Lorna Bishop was born at the Bath Royal United Hospital in its NICU ward just over ten years ago.

Her parents Tracey, 29, and Andy, 36, from Woodlands Road, Chippenham, can vividly remember their months in the unit back in 1997 and say that it is about time the ward was updated.

Lorna was born weighing just 1lb 13oz on July 15 1997, after Mrs Bishop went into labour nearly four months early.

She said: "We went to Malmesbury and within half an hour I was taken straight to Bath. I was shocked and scared but we didn't know what brought it on or why she was early."

After four months in the neo-natal intensive care unit Lorna was sent home to make a full recovery but just after her first birthday she was diagnosed with cerebral palsy.

Mrs Bishop, who also has another daughter, Amelia, aged seven, said: "It was a year until she was diagnosed because she wasn't crawling at the right age.

"The doctors were worried about it and they got me in contact with the paediatrician. It was a big shock and we just didn't know what to think.

"The staff helped make things less stressful by talking and explaining it all to us. They answered all our questions."

Even though statistics show that the number of premature births have increased since 1997 Mr and Mrs Bishop say that the unit was overcrowded back then.

"It was small. There wasn't enough room or somewhere for the families to be private, especially when other mums and dads were in the room because there was four or five other incubators in there as well."

Mr and Mrs Bishop travelled to Bath every day by train to spend time with Lorna in NICU. Mrs Bishop said the staff made their situation easier to cope with.
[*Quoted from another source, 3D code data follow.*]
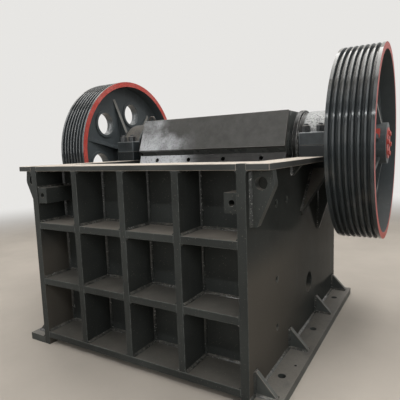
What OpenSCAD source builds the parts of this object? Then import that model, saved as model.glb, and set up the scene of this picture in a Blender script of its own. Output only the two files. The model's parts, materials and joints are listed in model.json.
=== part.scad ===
// Jaw crusher with a welded plate frame, 1000 mm wide jaws and two grooved wheels.
// X runs across the machine, Y from the ribbed front wall to the back, Z up from the floor.
// The origin is on the floor, in the middle of the machine's length and width.

/* [Frame] */
// Clear width between the side walls
inner_w = 1080; // [1000:10:1200]
// Thickness of the side walls
wall_t = 36; // [25:1:50]
// Length of the side walls and feet
frame_l = 1395; // [1330:5:1410]
// Height of the underside of the top flange
flange_z = 892; // [860:2:910]
// Thickness of the top flange
flange_t = 24; // [16:1:32]
// Overhang of the top flange past the side walls
flange_over = 88; // [70:1:110]
// Radius of the access hole in each side wall
access_r = 54; // [35:1:70]
// Distance of the access hole from the front
access_y = 796; // [770:2:820]
// Height of the access hole
access_z = 250; // [230:2:300]
// Height at which the slanted back corner of the side walls ends
back_z = 600; // [560:5:640]
// Depth of the cells behind the rear wall
rear_d = 110; // [80:2:120]
// Thickness of the rear wall
rear_t = 36; // [25:1:50]

/* [Front wall] */
// Depth of the cells in front of the front wall
cell_d = 170; // [120:5:180]
// Thickness of the front wall
front_t = 36; // [25:1:50]
// Thickness of the upright ribs
rib_t = 32; // [20:1:45]
// Thickness of the shelves
shelf_t = 32; // [20:1:45]
// Height of the underside of the bottom shelf
bottom_z = 38; // [30:1:60]
// Width of the two drilled blocks in the top cells
block_w = 60; // [40:1:80]
// Height of the drilled blocks
block_h = 75; // [50:1:90]
// Height of the underside of the drilled blocks
block_z = 736; // [700:2:780]
// Radius of the hole along each block
block_hole_r = 12; // [6:0.5:16]
// Length of the walls' front corners that rise beside the top flange
corner_l = 42; // [30:1:60]

/* [Feet] */
// Width of each foot plate outside the wall
foot_w = 108; // [100:1:130]
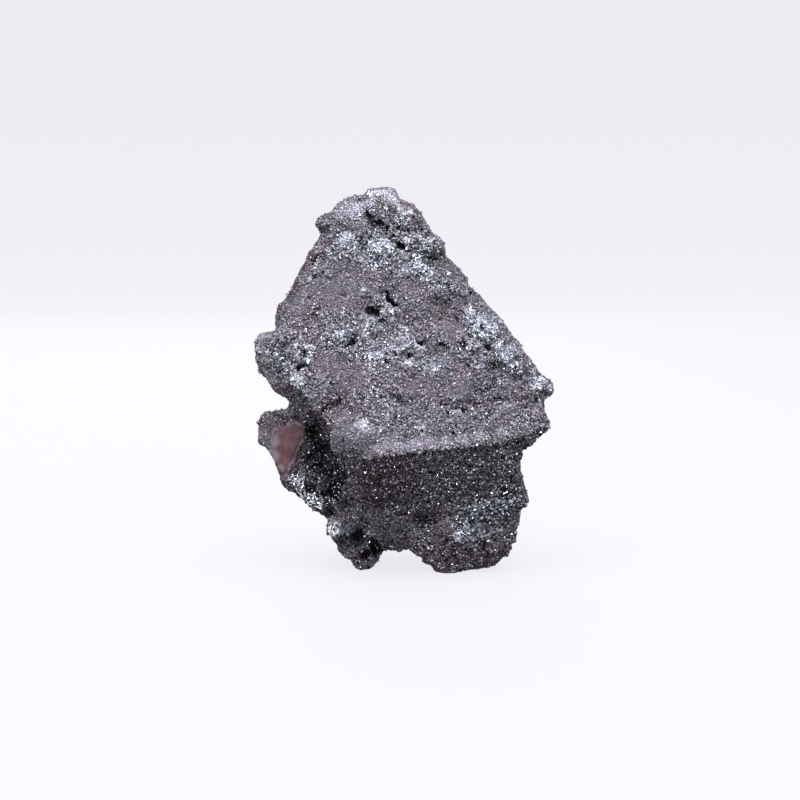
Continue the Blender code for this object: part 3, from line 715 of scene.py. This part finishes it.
def hematite_druse():
    """Specular hematite, grown as a druse of tiny crystals: steel grey mirrors a tenth of a millimetre wide,
    which glint one by one. Powder dulls most of them to a purple grey. The gaps between them are almost
    black, with shade painted at each crystal's foot and in the hollows. A few cells are painted near white as
    glints, and pale crust is partly painted light."""
    material = new_material("hematite_druse")
    tree = material.node_tree
    names = ("silver", "dust", "pale", "mauve", "hollow", "rust", "tip", "luck", "tone")
    silver, dust, pale, mauve, hollow, rust, tip, luck, tone = (
        add(tree, "Attribute", attribute_name=name).outputs["Fac"] for name in names
    )
    number, normal = tiny_facets(tree, 0.5)
    luck = add(tree, "Math", {0: number, 1: 0.3, 2: luck}, operation="MULTIPLY_ADD")
    luck = add(tree, "Math", {0: luck, 1: 0.15}, operation="SUBTRACT")
    # A crystal whose luck is over the limit is clean. Dust raises the limit and silver lowers it.
    limit = add(tree, "Math", {0: dust, 1: 0.12, 2: 0.80}, operation="MULTIPLY_ADD")
    limit = add(tree, "Math", {0: silver, 1: -0.32, 2: limit}, operation="MULTIPLY_ADD")
    under = add(tree, "Math", {0: limit, 1: luck}, operation="SUBTRACT")
    film = add(tree, "Math", {0: under, 1: 2.0}, operation="MULTIPLY", use_clamp=True)
    steel = add(tree, "Mix", {0: silver, 6: "#8a898f", 7: "#a0a5b0"}, data_type="RGBA")
    brown = add(tree, "Math", {0: rust, 1: 0.6}, operation="MULTIPLY")
    steel = add(tree, "Mix", {0: brown, 6: steel, 7: "#766a70"}, data_type="RGBA")
    powder = add(tree, "Mix", {0: mauve, 6: "#787681", 7: "#82727e"}, data_type="RGBA")
    blue = add(tree, "Math", {0: silver, 1: 0.8}, operation="MULTIPLY")
    # Powder tints; the pale one is partly painted light and painted highlight.
    for share, tint in ((blue, "#8e97a3"), (rust, "#66565e"), (pale, "#d4d6e0")):
        powder = add(tree, "Mix", {0: share, 6: powder, 7: tint}, data_type="RGBA")
    colour = add(tree, "Mix", {0: film, 6: steel, 7: powder}, data_type="RGBA")
    # Painted shade: dark at the foot and light at the tip, with a random tone unlike its neighbours. The
    # hollows are painted almost black, and a few painted glints stay bright in them.
    shade = add(tree, "Math", {0: tip, 1: 0.5, 2: 0.15}, operation="MULTIPLY_ADD")
    shade = add(tree, "Math", {0: tone, 1: 0.4, 2: shade}, operation="MULTIPLY_ADD", use_clamp=True)
    # Pale crust is lifted out of the painted foot shade: painted light.
    shade = add(tree, "Math", {0: pale, 1: 0.5, 2: shade}, operation="MULTIPLY_ADD", use_clamp=True)
    grain = add(tree, "Math", {0: number, 1: 0.9, 2: 0.6}, operation="MULTIPLY_ADD")
    shade = add(tree, "Math", {0: shade, 1: grain}, operation="MULTIPLY", use_clamp=True)
    # Painted glints: a few cells, more of them in the hollows, are painted near white.
    rare = add(tree, "Math", {0: hollow, 1: -0.03, 2: 0.93}, operation="MULTIPLY_ADD")
    painted_glint = add(tree, "Math", {0: number, 1: rare}, operation="GREATER_THAN")
    dark = add(tree, "Math", {0: 1.0, 1: painted_glint}, operation="SUBTRACT")
    dark = add(tree, "Math", {0: dark, 1: hollow}, operation="MULTIPLY")
    open_to_light = add(tree, "Math", {0: dark, 1: -0.96, 2: 1.0}, operation="MULTIPLY_ADD")
    shade = add(tree, "Math", {0: shade, 1: open_to_light}, operation="MULTIPLY")
    colour = add(tree, "Mix", {0: shade, 6: "#08070a", 7: colour}, data_type="RGBA")
    painted_glint_share = add(tree, "Math", {0: hollow, 1: 2.0, 2: 0.3}, operation="MULTIPLY_ADD", use_clamp=True)
    painted_glint_share = add(tree, "Math", {0: painted_glint_share, 1: painted_glint}, operation="MULTIPLY")
    colour = add(tree, "Mix", {0: painted_glint_share, 6: colour, 7: "#dcdfe6"}, data_type="RGBA")
    metallic = add(tree, "Math", {0: film, 1: -0.75, 2: 1.0}, operation="MULTIPLY_ADD")
    # The hollows turn fully metallic, so the painted shade darkens their gloss too.
    metallic = add(tree, "Math", {0: metallic, 1: hollow}, operation="MAXIMUM")
    roughness = add(tree, "Math", {0: film, 1: 0.35, 2: 0.2}, operation="MULTIPLY_ADD")
    surface = add(
        tree,
        "BsdfPrincipled",
        {"Base Color": colour, "Metallic": metallic, "Roughness": roughness, "Normal": normal},
    )
    add(tree, "OutputMaterial", {"Surface": surface})
    return material


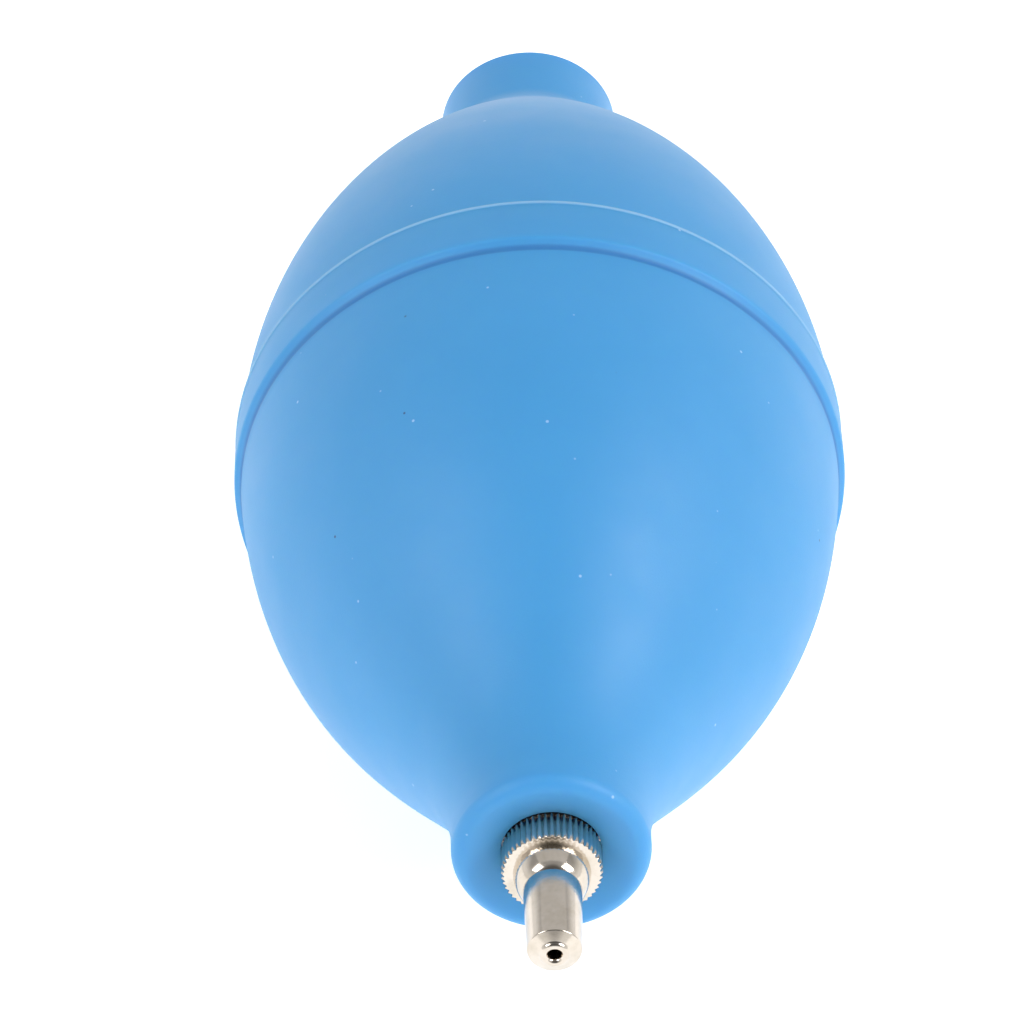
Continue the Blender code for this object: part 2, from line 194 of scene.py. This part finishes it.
def arc(centre, radius, start, end, steps):
    """Points (along, radius) on an arc; angles in degrees from the +along direction."""
    angles = [math.radians(start + (end - start) * i / steps) for i in range(steps + 1)]
    return [(centre[0] + radius * math.cos(a), centre[1] + radius * math.sin(a)) for a in angles]


def dome(shape, start, inset, steps):
    """Points (along, radius) on a dome's profile from `start` to the neck, set in by `inset`."""
    equator_radius, pull, neck_pull, reach = shape
    drop = equator_radius - NECK_RADIUS
    along = np.poly1d([
        3 * pull + 3 * neck_pull - 2 * reach, 3 * reach - 6 * pull - 3 * neck_pull, 3 * pull, 0,
    ])
    radius = np.poly1d([2 * drop, -3 * drop, 0, equator_radius])
    shares = np.linspace(0, 1, 400)
    first = np.interp(start, along(shares), shares)
    points = []
    for share in np.linspace(first, 1, steps + 1):
        slope = (along.deriv()(share), radius.deriv()(share))
        scale = inset / math.hypot(*slope)
        points.append((along(share) + slope[1] * scale, radius(share) - slope[0] * scale))
    return points


def turned(name, outline, segments, finish, rear=False, reshape=None):
    """A solid of revolution about the bulb's axis, from a closed outline of (along, radius) mm."""
    mesh = bmesh.new()
    flip = -1 if rear else 1
    rings = []
    for column in range(segments):
        angle = FULL_TURN * column / segments
        ring = []
        for along, radius in outline:
            if reshape:
                along, radius = reshape(along, radius, column)
            across = radius * MM * math.cos(angle)
            up = radius * MM * math.sin(angle)
            ring.append(mesh.verts.new((across, EQUATOR_Y - flip * along * MM, AXIS_Z + up)))
        rings.append(ring)
    for column in range(segments):
        here, there = rings[column], rings[(column + 1) % segments]
        for n in range(len(outline)):
            mesh.faces.new((here[n - 1], here[n], there[n], there[n - 1]))
    bmesh.ops.recalc_face_normals(mesh, faces=mesh.faces)
    data = bpy.data.meshes.new(name)
    mesh.to_mesh(data)
    mesh.free()
    data.shade_smooth()
    data.set_sharp_from_angle(angle=SHARP_EDGE)
    data.materials.append(finish)
    made = bpy.data.objects.new(name, data)
    bpy.context.scene.collection.objects.link(made)
    return made


RANGE_KEYS = ("From Min", "From Max", "To Min", "To Max")


class Nodes:
    """Shorthand for building one material's node tree."""

    def __init__(self, name):
        self.material = bpy.data.materials.new(name)
        self.material.use_nodes = True
        self.tree = self.material.node_tree
        self.shader = self.tree.nodes["Principled BSDF"]

    def add(self, kind, **settings):
        node = self.tree.nodes.new(kind)
        for key, value in settings.items():
            if key in node.inputs:
                node.inputs[key].default_value = value
            else:
                setattr(node, key, value)
        return node

    def link(self, output, target):
        self.tree.links.new(output, target)

    def place(self):
        """The surface's own coordinates, in metres."""
        return self.add("ShaderNodeTexCoord").outputs["Object"]

    def noise(self, scale, detail=2.0, roughness=0.5):
        node = self.add("ShaderNodeTexNoise", Scale=scale, Detail=detail, Roughness=roughness)
        self.link(self.place(), node.inputs["Vector"])
        return node.outputs["Fac"]

    def ramp(self, value, low, high, start, end):
        """value remapped from low..high to start..end, clamped."""
        node = self.add("ShaderNodeMapRange")
        self.link(value, node.inputs["Value"])
        for key, number in zip(RANGE_KEYS, (low, high, start, end)):
            node.inputs[key].default_value = number
        return node.outputs["Result"]

    def mix(self, factor, first, second):
        """A colour mix; first and second are colours or outputs."""
        node = self.add("ShaderNodeMix", data_type="RGBA")
        self.link(factor, node.inputs["Factor"])
        for key, value in (("A", first), ("B", second)):
            socket = next(s for s in node.inputs if s.name == key and s.type == "RGBA")
            if isinstance(value, tuple):
                socket.default_value = (*value, 1.0)
            else:
                self.link(value, socket)
        return next(s for s in node.outputs if s.type == "RGBA")

    def specks(self, scale, size, share):
        """Mask of sparse round specks: 1 inside a speck. share is the part of cells that has one."""
        cells = self.add("ShaderNodeTexVoronoi", Scale=scale)
        self.link(self.place(), cells.inputs["Vector"])
        near = self.ramp(cells.outputs["Distance"], size, size * 0.6, 0.0, 1.0)
        chosen = self.add("ShaderNodeSeparateColor")
        self.link(cells.outputs["Color"], chosen.inputs["Color"])
        picked = self.ramp(chosen.outputs["Red"], share, share * 0.98, 0.0, 1.0)
        both = self.add("ShaderNodeMath", operation="MULTIPLY")
        self.link(near, both.inputs[0])
        self.link(picked, both.inputs[1])
        return both.outputs["Value"]

    def band_of_y(self, middle, half_width):
        """Mask of a band round the bulb: 1 at y = middle, 0 from half_width away."""
        split = self.add("ShaderNodeSeparateXYZ")
        self.link(self.place(), split.inputs["Vector"])
        shifted = self.add("ShaderNodeMath", operation="SUBTRACT")
        self.link(split.outputs["Y"], shifted.inputs[0])
        shifted.inputs[1].default_value = middle
        distance = self.add("ShaderNodeMath", operation="ABSOLUTE")
        self.link(shifted.outputs["Value"], distance.inputs[0])
        return self.ramp(distance.outputs["Value"], half_width, half_width / 2, 0.0, 1.0)

    def bump(self, height, strength, distance, under=None):
        node = self.add("ShaderNodeBump", Strength=strength, Distance=distance)
        self.link(height, node.inputs["Height"])
        if under:
            self.link(under, node.inputs["Normal"])
        return node.outputs["Normal"]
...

"They were lovely and really helpful. We got to know them quite well. I can remember it quite clearly. I've seen some of the nurses around Chippenham and I still talk to the mums who I met there."

She added: "Family helped as well, they visited. There wasn't room but they came one at a time."

Lorna goes to St Nicholas' School in Chippenham because of her disabilities. Mrs Bishop said: "She loves it.

"She's confident now. School's helped her a bit. She can walk but not like other ten-year-olds and she's got a few words."

Lorna also has poor eyesight and suffers from epilepsy but it is not known if this is linked to her premature birth.

Mr and Mrs Bishop say they have already been encouraging both of their daughters' schools to help raise money for the Space to Grow campaign.

Mrs Bishop said: "We've asked Amelia's school to do a Ted's Big Day Out and St Nicholas' do something every year."

The Forever Friends Appeal needs to raise £4.5 million to build the new NICU ward. So far more than £600,000 has been raised.